Saturday, September 10, 2011

Disbelief

The traditional gift for a tenth anniversary is made of tin.

Perhaps that is why the tenth anniversary of the terrible, momentous events of September 11 are bringing out the conspiracy theories again. Apparently nothing got the doubters going quite like the structural damage of the Pentagon, which seemed to them impossible to square with a commercial jetliner going into the side of this building. They don't see airplane debris (or if they do, it was what was surreptitiously brought there later, no matter that it would be hard to hide such maneuvers in the hours following one of the most well-publicized and photographed events of the century). Every picture of this site has been scrutinized, stared at until it's a miracle the photos themselves didn't burn, and reposted online overlaid with impressive-looking lines, arrows, and angles supposedly pointing out the fact that there is something being hidden from us.

Of course there is something hidden: the answer why. Not the complex, distant historical answer; political theorists have plenty of explanations, most of which make sense and most of which none of us have any use for. But the answer why destruction and death rained suddenly one beautiful blue-sky day, and made us wonder: God, why?

According to the experts who have considered the proliferation of conspiracy theories in the wake of large and effectively incomprehensible events, it is more comforting to believe not that we are random targets but rather are worthy of elaborate, careful constructions of huge scope intended to dupe us. We are prized. And the long unraveling--the deceptions never fully unreeled, they are that big--keeps the thing from ever having an end. We can study it forever. It is never over; "over" is the point at which you bury the dead.

It is as impossible to describe what was truly felt that day as to catch the tail of a kite, line cut, that becomes smaller and smaller against the white of a large sun. Everyone has their story, every detail etched with acid on the memory's plate. You remember exactly where you were when you heard. Or, for so many of my friends, where they watched the black smoke billowing into the sky, which building roof or avenue they stood on as they watched a tall tower sink to the ground like a poleaxed animal. That sight was impossible to fully grasp either with eye or emotion. The gray ash fell everywhere over the city, and then our world.

I know exactly where I was, and why. My child's second birthday. The parents visiting. The phone call, bizarrely from across the ocean, the voice asking in French: Are you all right?

As we sat eating breakfast outdoors on the patio, the planes must have gone directly overhead; they followed the line of the Hudson River south to reach their objectives.
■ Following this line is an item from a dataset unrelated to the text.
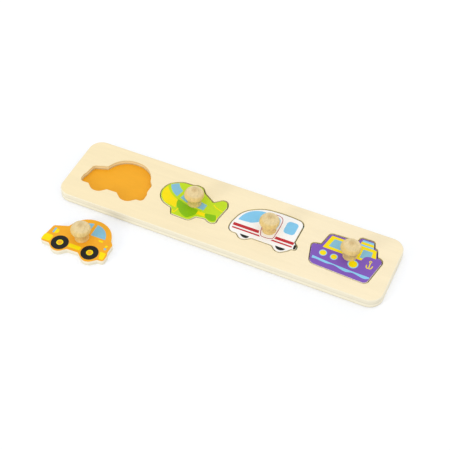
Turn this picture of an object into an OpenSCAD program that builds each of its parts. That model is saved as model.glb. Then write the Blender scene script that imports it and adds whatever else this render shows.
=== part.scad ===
// Wooden peg puzzle: a long board with four bays, and a vehicle on a knob for each bay.
// The board is two boards glued face to face. The upper one is cut through for the bays.
// Origin: middle of the board's underside. +X runs along the row, +Y to its back, +Z up.
// The car has been taken out of its bay and lies on the table in front of it.

/* [Board] */
// Width of the board
board_width = 72; // [66:1:100]
// Thickness of the base board, which is the floor of the bays
base_thickness = 4.5; // [3:0.5:9]
// Thickness of the frame board, which is the depth of the bays
frame_thickness = 4.5; // [3:0.5:9]
// Radius of the board's four corners
board_corner_r = 12; // [6:0.5:20]
// Radius of the sanded arris along the outer edges
arris_r = 0.8; // [0.3:0.1:2]

/* [Bays] */
// Clearance between a piece and the wall of its bay
bay_clearance = 1.1; // [0.6:0.1:1.6]
// Width of the frame left between two bays
bay_gap = 8.4; // [6:0.1:14]
// Width of the frame left of the car's bay
left_margin = 12.45; // [8:0.05:30]
// Width of the frame right of the boat's bay
right_margin = 11.05; // [8:0.05:30]

/* [Pieces] */
// Thickness of the four vehicle pieces
piece_thickness = 5; // [4:0.5:10]
// Length of the car
car_length = 60.8; // [56:0.1:63]
// Height of the car's outline, wheels to roof
car_height = 44; // [38:0.1:48]
// Length of the plane
plane_length = 60.8; // [56:0.1:63]
// Height of the plane's outline, wing tip to roof
plane_height = 39.7; // [36:0.1:48]
// Length of the camper van
van_length = 61.2; // [56:0.1:63]
// Height of the camper van's outline, wheels to roof
van_height = 40.1; // [36:0.1:48]
// Length of the boat
boat_length = 59.7; // [56:0.1:63]
// Height of the boat's outline, keel to funnel
boat_height = 44.7; // [38:0.1:48]
// How far the car's bay lies behind the board's middle line
car_rise = 1.9; // [-1:0.1:4]
// How far the plane's bay lies behind the board's middle line
plane_rise = 1.8; // [-1:0.1:4]
// How far the camper van's bay lies behind the board's middle line
van_rise = 1.6; // [-1:0.1:4]
// How far the boat's bay lies behind the board's middle line
boat_rise = 2.6; // [-1:0.1:4]

/* [Car beside the board] */
// Clear distance from the board's front edge to the car
car_stand_off = 12.7; // [2:0.1:80]
// How far the car lies right of its bay
car_sidestep = 1.3; // [-40:0.1:40]
// Angle that the car is turned from its place in the bay
car_turn = 0.6; // [-20:0.1:20]

/* [Knobs] */
// Width of a knob's head
knob_head_d = 17.4; // [15:0.1:22]
// Width of a knob's foot, where it stands on the piece
knob_foot_d = 12.4; // [10:0.1:14]
// Width of a knob's waist
knob_waist_d = 11.8; // [9:0.1:13]
// Height of a knob
knob_height = 16.4; // [13:0.1:22]

/* [Screws] */
// Diameter of a wood screw
screw_d = 3.5; // [3:0.1:4.5]
// Diameter of a screw's countersunk head
screw_head_d = 6.8; // [6:0.1:8.4]
// Length of a screw, head to point
screw_length = 14; // [11:0.5:16]
// How far a head is sunk below the piece's underside
screw_sink = 0.3; // [0.1:0.1:0.6]
// Play of the screw in the piece's hole, on the radius
screw_play = 0.15; // [0.05:0.05:0.4]
// How deep the thread bites into the knob, on the radius
thread_bite = 0.35; // [0.1:0.05:0.5]
// Width of one wing of the cross recess
drive_width = 0.8; // [0.5:0.1:1.2]
// Span of the cross recess
drive_span = 3.6; // [2.4:0.1:4.2]
// Depth of the cross recess
drive_depth = 1.1; // [0.6:0.1:1.5]

/* [Hidden] */
$fn = 64;

// Overrun of every cut past the face it opens
cut = 1;
// Largest angle between two points of a rounded corner
arc_step = 9;
// Most of an edge that the arcs at its two ends may take up
fit_share = 0.99;
// Segments from the waist to the widest ring of a knob, and from there to its top
dome_steps = 12;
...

Later, the first time I revisited the city that had been like my second parents, the city that raised me to adulthood, the bus came around the spiral of roadway pouring us into the Lincoln Tunnel. I saw that great cityscape, but now with something missing that had seemed it would always be there (the Twin Towers were how I, directionally challenged, oriented myself when emerging from the subway: ah, there--that's south, then). The gasp undid me.

When people hear that September 11 is my son's birth date, they for a moment look stunned, as if they don't know how to respond. Is it a tragedy? No, not for me. It allows the happiness of hopeful new life to pull on the other end of the line that is pulling back with eternal sadness. I don't know why, either.

This week, as if on cue, the leaves started falling from the trees.


Saturday, September 3, 2011

These Thoughts (After a Storm)

Twice a day, empty sixteen-wheelers roll past my house. They are going to the factory next door. When they roll past again, the other way, they are loaded with silent wind chimes. These will someday hang outside of homes all over the world, where they will make sonorous sounds. When the wind kicks up, they will bang and cry.

*
The first fortune cookie that cracked open, empty, brought forth a nervous laugh. It went sort of like "uh-ha-ar-a-aah." But the second one, a week later, caused nothing outward. Just a sudden cold inside. I am to have no future? Or, maybe: I am to write my own future. That came from the brave little imp who lives inside me. He is very perverse.
*
Drinking a gin & tonic right now from a purple glass. I bought the set because on the box it said "Happy."

*
Children love ghost stories because they get scared. Then they get scared.

*
The term "glacial erratics" sounds like a poem.

*
He kept opening the basement door to shine a light down on the strange sight of two and a half feet of water, just sitting there.

*
In the woods, nothing looked different. In our yards, the devastation was breathtaking. This is the difference between nature and domestication.

*
Friday night, and where is everyone?

*
While the rain fell, I read out loud from a set of booklets that had brought magic into my childhood, and sent me out into the woods to see what evidence of fairies there I could find, as had the photographer and author, Ellen Fenlon. Each book cost 29 cents. A Woodland Circus. Signs of the Fairies. The Fairy Church in the Woods. In the pictures, things looked like other things. "We saw some little mayapple umbrellas stuck in the ground because it had been raining earlier." "The bloodroot shows each fairy just how to wrap a leaf around himself to make a nice warm coat." There are many, many orchids pictured--all of them, all of these wonders of nature, photographed in the woods of northeastern Ohio. I don't think there are many orchids left. On the final page, the author's biography: "Ellen Fenlon lives at 945 Hessel Drive in Akron, Ohio. She is helping to save the woods from being cut down so that all the little animals and plants won't be chased out of their homes. That way your children and grandchildren will have a place where they can go and visit them." The year was 1962. I go visit them in these books now.

*
The days when the electricity was out had more hours in them.